Saya keluar sambil mengambil kesimpulan paling bodoh. Film Rayya adalah film misteri. Yak, itulah yang bisa saya ambil dari film tersebut.
Malam hari, setelah kami kembali ke rumah masing-masing, teman-teman pLettonic banyak yang bercerita tentang film Rayya. Mereka menceritakan argument masing-masing tentang film tersebut. Tinggallah saya yang langsung merasa rendah diri, terlebih saat saya membaca postingan dari pak Penyo bahwa kami, kalau bisa, diminta untuk menuliskan apa yang kami dapat dari film Rayya tersebut.
Lalu, apa yang harus saya tulis???
Skor antara Simon Santoso dan lawannyakah?
Mengapa Liliyana berpasangan dengan Muhamad Rijal?
Siapa saja yang ikut di japan Open?
Atau apa warna baju yang dikenakan Lee Chong Wei?
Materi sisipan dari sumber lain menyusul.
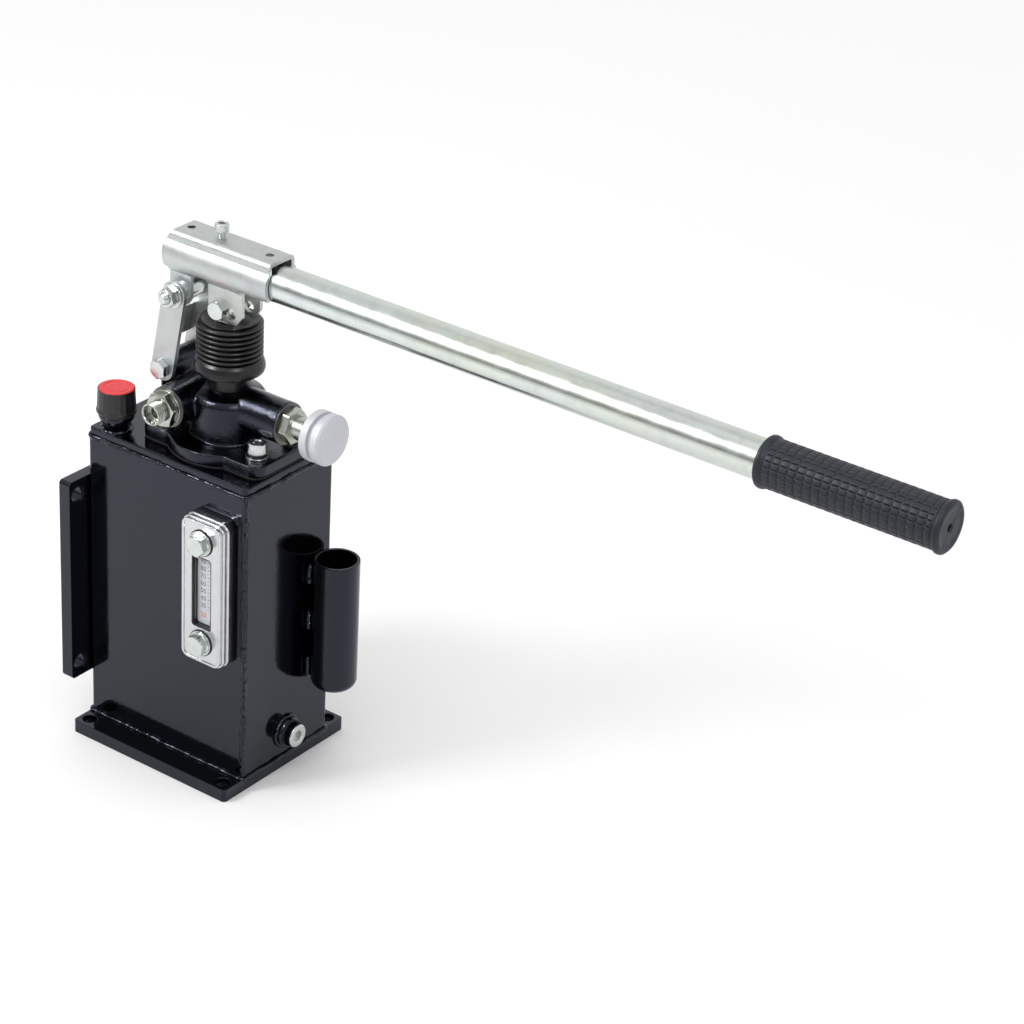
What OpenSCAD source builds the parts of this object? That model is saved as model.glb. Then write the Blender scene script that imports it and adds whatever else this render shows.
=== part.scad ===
// Hydraulic hand pump: a lever-worked piston pump bolted on a welded steel oil tank.
// Origin: centre of the base plate's underside. +Z up, +X along the lever, -Y the gauge side.

/* [Tank] */
// Length of the tank along the lever
tank_length = 148; // [140:1:160]
// Width of the tank across the lever
tank_width = 95; // [90:1:110]
// Height of the tank's top face above the floor
tank_top = 245; // [240:1:250]
// Thickness of the tank's sheet walls
tank_wall = 3; // [2:0.5:4]
// Thickness of the tank's top plate
lid_t = 6; // [5:1:8]
// Outside radius of the tank's upright corners
tank_corner = 4; // [3:0.5:6]
// Leg of the fillet welds
weld_leg = 3; // [2:0.5:4]

/* [Base plate] */
// Width of the base plate across the lever
base_width = 134; // [130:1:150]
// Thickness of the base plate
base_t = 10; // [8:1:12]
// Base hole spacing along the lever
base_hole_x = 130; // [124:1:132]
// Base hole spacing across the lever
base_hole_y = 117; // [114:1:120]
// Diameter of the base holes
base_hole_d = 11; // [9:1:12]

/* [Wall plate] */
// Thickness of the upright mounting plate
wall_plate_t = 10; // [8:1:12]
// Height of the plate's lower edge
wall_plate_low = 44; // [40:1:60]
// Height of the plate's upper edge
wall_plate_high = 206; // [200:1:215]
// Vertical spacing of the plate's holes
wall_hole_z = 138; // [130:1:142]
// Diameter of the plate's holes
wall_hole_d = 12; // [9:1:12]

/* [Lever store] */
// Outside diameter of the storage tube
store_od = 33.7; // [33:0.1:36]
// Inside diameter of the storage tube
store_id = 29; // [28:0.5:30]
// Distance of the storage tube from the tank's middle plane
store_y = 33.1; // [24:0.1:34]
// Height of the storage tube's lower end
store_low = 62; // [60:1:80]
// Height of the storage tube's upper end
store_high = 165; // [150:1:180]

/* [Filler] */
// Filler place along the lever
filler_x = -56.5; // [-57:0.5:-54]
// Filler place across the lever
filler_y = -36; // [-36:0.5:-28]
// Outside diameter of the filler cap
cap_d = 29; // [28:0.5:30]
// Height of the filler cap
cap_h = 18.5; // [14:0.5:19]

/* [Level gauge] */
// Gauge middle along the lever
gauge_x = 45.5; // [40:0.5:50]
// Height of the gauge's middle
gauge_z = 159.5; // [150:0.5:162]
// Distance between the gauge's two bolts
gauge_pitch = 80; // [76:1:84]
// Width of the gauge
gauge_w = 39; // [36:1:40]
// Height of the gauge
gauge_h = 115; // [112:1:118]
// How far the gauge stands out of the tank
gauge_depth = 14; // [13.5:0.5:14]

/* [Pump body] */
// Piston axis place along the lever
pump_x = 17; // [16:0.5:18]
// Diameter of the pump cylinder's casting
cylinder_d = 53; // [50:1:54]
// Thickness of the casting's foot
foot_t = 9; // [7:0.5:10]
// Spacing of the foot screws along the lever
foot_screw_x = 83; // [80:1:84]
// Spacing of the foot screws across the lever
foot_screw_y = 37; // [36:1:40]
// Height of the two side ports' axes
port_z = 278; // [276:1:279]
// Pressure port place along the lever
port_x = -8; // [-9:0.5:-7]
// How far the release boss's face is from the middle
release_face = 71; // [70:1:72]

/* [Piston] */
// Diameter of the piston
piston_d = 25; // [24.5:0.5:25]
// Diameter of the piston rod
rod_d = 18; // [18:0.5:18]
// Height of the piston pin with the lever level
pin_z = 351.5; // [350:0.5:352]
// Diameter of the pivot bolts
pivot_d = 8; // [8:1:8]

/* [Links] */
// Upper link pivot along the lever
link_top_x = -19; // [-20:0.5:-18]
// Upper link pivot height
link_top_z = 353.5; // [353:0.5:354]
// Lower link pivot along the lever
link_low_x = -29.5; // [-30:0.5:-29]
// Lower link pivot height
link_low_z = 295; // [294:0.5:296]
// Width of the two links
link_w = 20; // [18:1:20]
// Thickness of the two links
link_t = 3.5; // [3:0.5:4]

/* [Lever] */
// Height of the lever's axis
lever_z = 380.8; // [380:0.2:382]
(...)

Atau, mengapa Shoji Sato seksi sekali???
Ahhh damn!!
Saya langsung merasa jatuh ke dasar paling dalam dan sendirian. Biasanya saya selalu ingat adegan film yang saya tonton. Bahkan di beberapa film saya sampai hapal dialognya walaupun hanya menonton sekali. Tapi di film ini, saya tidak mendapat satu hal pun yang bisa saya bawa pulang.
Hari itu saya hanya senang bisa berkumpul dengan teman-teman pLettonic Jakarta. Itu saja yang saya tau.
Jadi, maaf kepada yang telah memberikan tiket gratis kepada saya. Tiket gratis yang saya dapat memang tidak bisa saya manfaatkan sebaik-baiknya. Dan terakhir, biarlah film Rayya ini tetap menjadi film misteri bagi saya.